Prendete del sano power metal, estremamente melodico, aggiungete un pizzico di death nelle linee vocali e, a correnti alternate, nella sezione ritmica. Condite poi il tutto con abbondante epicità, considerando che le liriche raccontano le gesta di antichi eroi appartenuti alla mitologia greca, ed otterrete la ricetta degli
Spartan, interessante band olandese giunta, con il nuovissimo
Of Kings And Gods, alla sua seconda uscita discografica.
L’album, edito per l’etichetta rumena
Pest Records, ha un impatto tutt’altro che felice, considerando che, in occasione dell' opener
Prometheus, i nostri tentano, nelle loro intenzioni, un approccio alla Children Of Bodom, ma ovviamente falliscono miseramente, non avendo minimamente le doti e soprattutto la classe di Laiho e soci, il risultato è un pezzo dall'andamento incerto e a tratti scarno.
Alla lunga però, il disco acquisisce maggiore personalità e si fa apprezzare musicalmente, soprattutto per il perfetto bilanciamento tra gli elementi melodici e quelli più aggressivi, che convivono armonicamente tra loro, in particolare nelle tracce più dirette, come
Birth Of A God o
A Siren Song (dove fa la sua comparsa una soave voce femminile che crea un piacevole contrasto con il growl del vocalist
Jeffry Rademakers).
Le chitarre, a cura del duo
Pieter Vink e
Nick van Beusekom, si fanno più incalzanti, con riffs dissonanti che, in alcune circostanze, strizzano l’occhio al thrash, e fraseggi particolarmente taglienti, nei brani più aggressivi, come la rabbiosa
The Trial o la distruttiva
King Of Panthenon, un’autentica schiacciasassi.
In questi frangenti, anche la sezione ritmica, ad opera di
Mike van Bekkum (basso) e
Frank Bos (batteria), che di base rispetta di tutti i canoni tipici del power, sembra avere un andamento irregolare, impazzendo a tratti.
Of Kings And Gods narra le gesta di eroi e divinità appartenute alla mitologia classica e, per questo motivo, le composizioni talvolta assumono una connotazione epica, soprattutto sul finale, in pezzi come
Supremacy e
Tomb Of The Great, in cui le chitarre si abbandonano a melodie più maestose che, di fondo però, rimangono sempre oscure.

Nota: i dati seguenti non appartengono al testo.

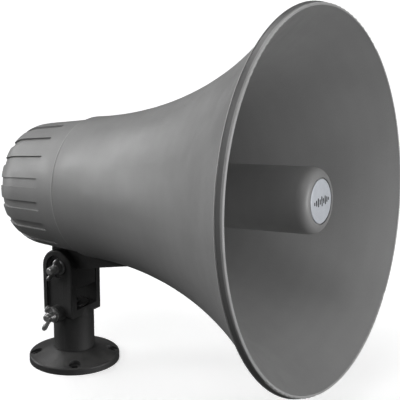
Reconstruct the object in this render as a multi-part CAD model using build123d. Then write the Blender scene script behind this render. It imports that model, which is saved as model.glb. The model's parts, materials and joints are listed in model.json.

Se musicalmente il disco è un crescendo e, a conti fatti, risulta convincente, forse non si può dire altrettanto per le liriche e per la costruzione dell’ipotetico concept (ammesso che lo sia) che sta alla base di questo lavoro e che appare un pò confusionario, considerando l’alternanza, non sempre logica, dei vari capitoli di una stessa traccia, vedasi ad esempio la conclusiva
Kingdom Of The Dead (Odysseus part 1), mentre la seconda parte dello stesso brano è posta quasi all’inizio del disco ed è il sottotitolo della già citata
A Siren Song.
A parte questo però, come si diceva,
Of Kings And Gods è un lavoro convincente e piacevole, che verrà apprezzato sia dagli amanti del power più estremo, sia dagli estimatori del death più melodico. Gli
Spartan dimostrano, nel complesso, di avere delle buone potenzialità e anche notevoli margini di miglioramento, soprattutto a livello di personalità (ancora da affinare) e di song-writing, nonostante si cimentino in un genere che ha probabilmente già dato tutto in passato.
E cosi, alla fine, anche se Atene piange, Sparta può accennare a un timido sorriso!